▶ **Your objective**: Below is a block of records; repeat all of them exactly.

═══ Data provided ═══

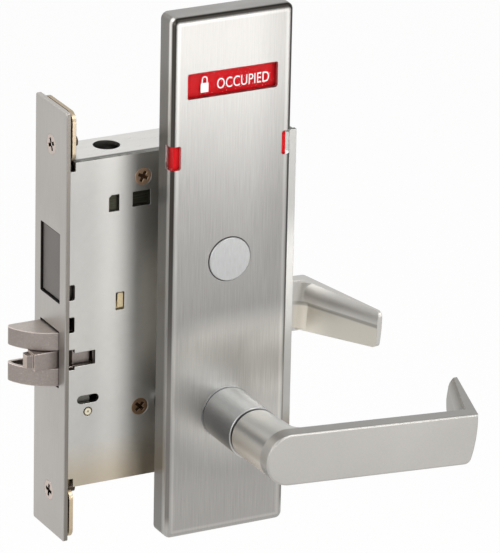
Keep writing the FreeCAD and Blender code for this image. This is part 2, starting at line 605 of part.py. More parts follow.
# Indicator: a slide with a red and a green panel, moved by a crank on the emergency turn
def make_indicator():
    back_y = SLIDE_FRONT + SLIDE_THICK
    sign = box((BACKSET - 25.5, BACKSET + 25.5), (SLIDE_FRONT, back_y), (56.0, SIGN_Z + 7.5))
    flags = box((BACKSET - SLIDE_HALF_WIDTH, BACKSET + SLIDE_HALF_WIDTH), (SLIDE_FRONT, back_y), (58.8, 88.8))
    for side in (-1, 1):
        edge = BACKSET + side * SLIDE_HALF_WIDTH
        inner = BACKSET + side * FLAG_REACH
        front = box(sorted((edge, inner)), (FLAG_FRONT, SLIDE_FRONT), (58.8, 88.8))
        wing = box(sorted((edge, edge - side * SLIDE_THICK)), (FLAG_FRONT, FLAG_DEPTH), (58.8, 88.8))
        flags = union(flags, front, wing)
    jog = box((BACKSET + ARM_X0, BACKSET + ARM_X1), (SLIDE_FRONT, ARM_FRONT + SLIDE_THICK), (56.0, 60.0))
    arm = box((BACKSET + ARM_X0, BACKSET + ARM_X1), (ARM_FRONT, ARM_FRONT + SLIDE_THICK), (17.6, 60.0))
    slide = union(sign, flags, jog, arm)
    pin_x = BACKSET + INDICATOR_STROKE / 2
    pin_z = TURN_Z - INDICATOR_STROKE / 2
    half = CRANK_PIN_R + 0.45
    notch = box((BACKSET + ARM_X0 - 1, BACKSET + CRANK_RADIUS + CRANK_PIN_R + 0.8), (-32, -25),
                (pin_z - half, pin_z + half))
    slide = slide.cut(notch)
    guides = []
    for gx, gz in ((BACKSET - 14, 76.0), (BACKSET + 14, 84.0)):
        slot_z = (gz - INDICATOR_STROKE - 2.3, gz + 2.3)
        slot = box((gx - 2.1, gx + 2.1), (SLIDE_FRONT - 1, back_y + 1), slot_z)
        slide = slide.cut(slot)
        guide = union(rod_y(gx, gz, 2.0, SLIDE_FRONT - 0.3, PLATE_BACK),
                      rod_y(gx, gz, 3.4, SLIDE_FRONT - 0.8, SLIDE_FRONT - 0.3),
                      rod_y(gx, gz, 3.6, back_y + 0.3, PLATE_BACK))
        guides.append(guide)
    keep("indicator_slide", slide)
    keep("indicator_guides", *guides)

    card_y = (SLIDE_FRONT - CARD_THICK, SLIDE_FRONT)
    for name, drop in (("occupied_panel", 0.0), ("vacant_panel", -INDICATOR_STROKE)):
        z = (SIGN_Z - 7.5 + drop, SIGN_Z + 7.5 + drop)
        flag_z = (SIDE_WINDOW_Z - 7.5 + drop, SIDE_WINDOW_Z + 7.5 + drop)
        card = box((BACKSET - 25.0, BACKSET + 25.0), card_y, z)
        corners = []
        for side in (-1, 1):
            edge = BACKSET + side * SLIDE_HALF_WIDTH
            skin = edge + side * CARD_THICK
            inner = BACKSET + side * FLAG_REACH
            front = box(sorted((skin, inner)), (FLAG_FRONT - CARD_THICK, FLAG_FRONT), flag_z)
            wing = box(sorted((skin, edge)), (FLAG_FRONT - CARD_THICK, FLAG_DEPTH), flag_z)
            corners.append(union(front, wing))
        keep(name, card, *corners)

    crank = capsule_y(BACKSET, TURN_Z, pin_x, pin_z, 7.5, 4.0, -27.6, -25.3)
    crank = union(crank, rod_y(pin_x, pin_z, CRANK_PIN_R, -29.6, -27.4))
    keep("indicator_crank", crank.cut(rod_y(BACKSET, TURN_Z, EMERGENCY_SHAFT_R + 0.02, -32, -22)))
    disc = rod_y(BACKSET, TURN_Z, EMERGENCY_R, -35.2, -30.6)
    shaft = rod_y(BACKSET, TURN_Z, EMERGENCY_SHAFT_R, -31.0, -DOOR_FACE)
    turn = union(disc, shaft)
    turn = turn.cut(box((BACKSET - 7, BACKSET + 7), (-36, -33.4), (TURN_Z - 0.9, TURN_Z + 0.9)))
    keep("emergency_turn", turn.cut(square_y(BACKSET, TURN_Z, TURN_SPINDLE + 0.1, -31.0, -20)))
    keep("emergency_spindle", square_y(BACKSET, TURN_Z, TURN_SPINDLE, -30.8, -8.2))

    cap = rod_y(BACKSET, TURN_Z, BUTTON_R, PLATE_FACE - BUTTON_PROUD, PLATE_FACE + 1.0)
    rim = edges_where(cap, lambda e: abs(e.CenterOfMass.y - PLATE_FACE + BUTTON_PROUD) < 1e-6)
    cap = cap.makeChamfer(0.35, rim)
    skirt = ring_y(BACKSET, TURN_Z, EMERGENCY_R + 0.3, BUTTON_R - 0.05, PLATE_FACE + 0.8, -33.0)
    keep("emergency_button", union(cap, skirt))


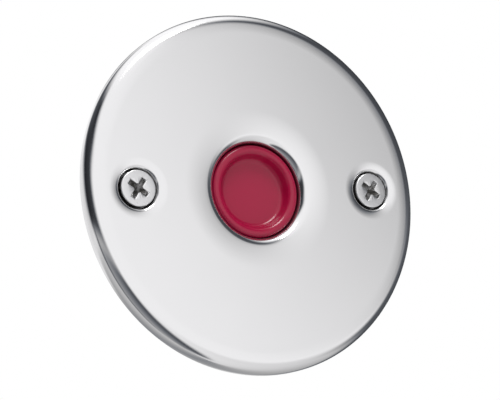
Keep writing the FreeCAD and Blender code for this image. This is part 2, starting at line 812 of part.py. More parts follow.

═══

▶ **Written solution**:
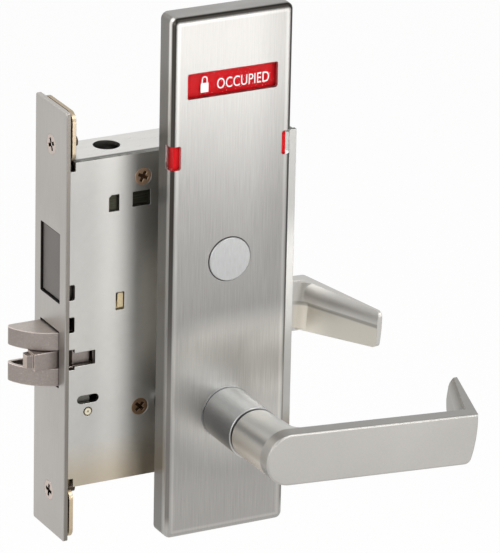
Keep writing the FreeCAD and Blender code for this image. This is part 2, starting at line 605 of part.py. More parts follow.
# Indicator: a slide with a red and a green panel, moved by a crank on the emergency turn
def make_indicator():
    back_y = SLIDE_FRONT + SLIDE_THICK
    sign = box((BACKSET - 25.5, BACKSET + 25.5), (SLIDE_FRONT, back_y), (56.0, SIGN_Z + 7.5))
    flags = box((BACKSET - SLIDE_HALF_WIDTH, BACKSET + SLIDE_HALF_WIDTH), (SLIDE_FRONT, back_y), (58.8, 88.8))
    for side in (-1, 1):
        edge = BACKSET + side * SLIDE_HALF_WIDTH
        inner = BACKSET + side * FLAG_REACH
        front = box(sorted((edge, inner)), (FLAG_FRONT, SLIDE_FRONT), (58.8, 88.8))
        wing = box(sorted((edge, edge - side * SLIDE_THICK)), (FLAG_FRONT, FLAG_DEPTH), (58.8, 88.8))
        flags = union(flags, front, wing)
    jog = box((BACKSET + ARM_X0, BACKSET + ARM_X1), (SLIDE_FRONT, ARM_FRONT + SLIDE_THICK), (56.0, 60.0))
    arm = box((BACKSET + ARM_X0, BACKSET + ARM_X1), (ARM_FRONT, ARM_FRONT + SLIDE_THICK), (17.6, 60.0))
    slide = union(sign, flags, jog, arm)
    pin_x = BACKSET + INDICATOR_STROKE / 2
    pin_z = TURN_Z - INDICATOR_STROKE / 2
    half = CRANK_PIN_R + 0.45
    notch = box((BACKSET + ARM_X0 - 1, BACKSET + CRANK_RADIUS + CRANK_PIN_R + 0.8), (-32, -25),
                (pin_z - half, pin_z + half))
    slide = slide.cut(notch)
    guides = []
    for gx, gz in ((BACKSET - 14, 76.0), (BACKSET + 14, 84.0)):
        slot_z = (gz - INDICATOR_STROKE - 2.3, gz + 2.3)
        slot = box((gx - 2.1, gx + 2.1), (SLIDE_FRONT - 1, back_y + 1), slot_z)
        slide = slide.cut(slot)
        guide = union(rod_y(gx, gz, 2.0, SLIDE_FRONT - 0.3, PLATE_BACK),
                      rod_y(gx, gz, 3.4, SLIDE_FRONT - 0.8, SLIDE_FRONT - 0.3),
                      rod_y(gx, gz, 3.6, back_y + 0.3, PLATE_BACK))
        guides.append(guide)
    keep("indicator_slide", slide)
    keep("indicator_guides", *guides)

    card_y = (SLIDE_FRONT - CARD_THICK, SLIDE_FRONT)
    for name, drop in (("occupied_panel", 0.0), ("vacant_panel", -INDICATOR_STROKE)):
        z = (SIGN_Z - 7.5 + drop, SIGN_Z + 7.5 + drop)
        flag_z = (SIDE_WINDOW_Z - 7.5 + drop, SIDE_WINDOW_Z + 7.5 + drop)
        card = box((BACKSET - 25.0, BACKSET + 25.0), card_y, z)
        corners = []
        for side in (-1, 1):
            edge = BACKSET + side * SLIDE_HALF_WIDTH
            skin = edge + side * CARD_THICK
            inner = BACKSET + side * FLAG_REACH
            front = box(sorted((skin, inner)), (FLAG_FRONT - CARD_THICK, FLAG_FRONT), flag_z)
            wing = box(sorted((skin, edge)), (FLAG_FRONT - CARD_THICK, FLAG_DEPTH), flag_z)
            corners.append(union(front, wing))
        keep(name, card, *corners)

    crank = capsule_y(BACKSET, TURN_Z, pin_x, pin_z, 7.5, 4.0, -27.6, -25.3)
    crank = union(crank, rod_y(pin_x, pin_z, CRANK_PIN_R, -29.6, -27.4))
    keep("indicator_crank", crank.cut(rod_y(BACKSET, TURN_Z, EMERGENCY_SHAFT_R + 0.02, -32, -22)))
    disc = rod_y(BACKSET, TURN_Z, EMERGENCY_R, -35.2, -30.6)
    shaft = rod_y(BACKSET, TURN_Z, EMERGENCY_SHAFT_R, -31.0, -DOOR_FACE)
    turn = union(disc, shaft)
    turn = turn.cut(box((BACKSET - 7, BACKSET + 7), (-36, -33.4), (TURN_Z - 0.9, TURN_Z + 0.9)))
    keep("emergency_turn", turn.cut(square_y(BACKSET, TURN_Z, TURN_SPINDLE + 0.1, -31.0, -20)))
    keep("emergency_spindle", square_y(BACKSET, TURN_Z, TURN_SPINDLE, -30.8, -8.2))

    cap = rod_y(BACKSET, TURN_Z, BUTTON_R, PLATE_FACE - BUTTON_PROUD, PLATE_FACE + 1.0)
    rim = edges_where(cap, lambda e: abs(e.CenterOfMass.y - PLATE_FACE + BUTTON_PROUD) < 1e-6)
    cap = cap.makeChamfer(0.35, rim)
    skirt = ring_y(BACKSET, TURN_Z, EMERGENCY_R + 0.3, BUTTON_R - 0.05, PLATE_FACE + 0.8, -33.0)
    keep("emergency_button", union(cap, skirt))


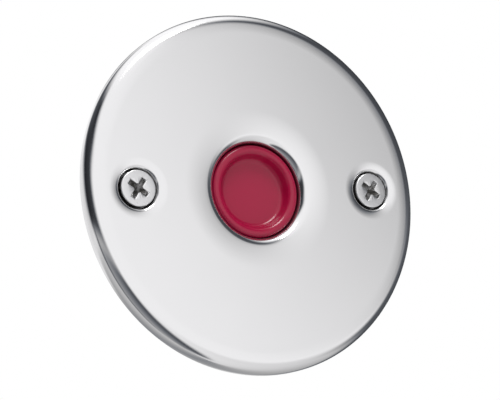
Keep writing the FreeCAD and Blender code for this image. This is part 2, starting at line 812 of part.py. More parts follow.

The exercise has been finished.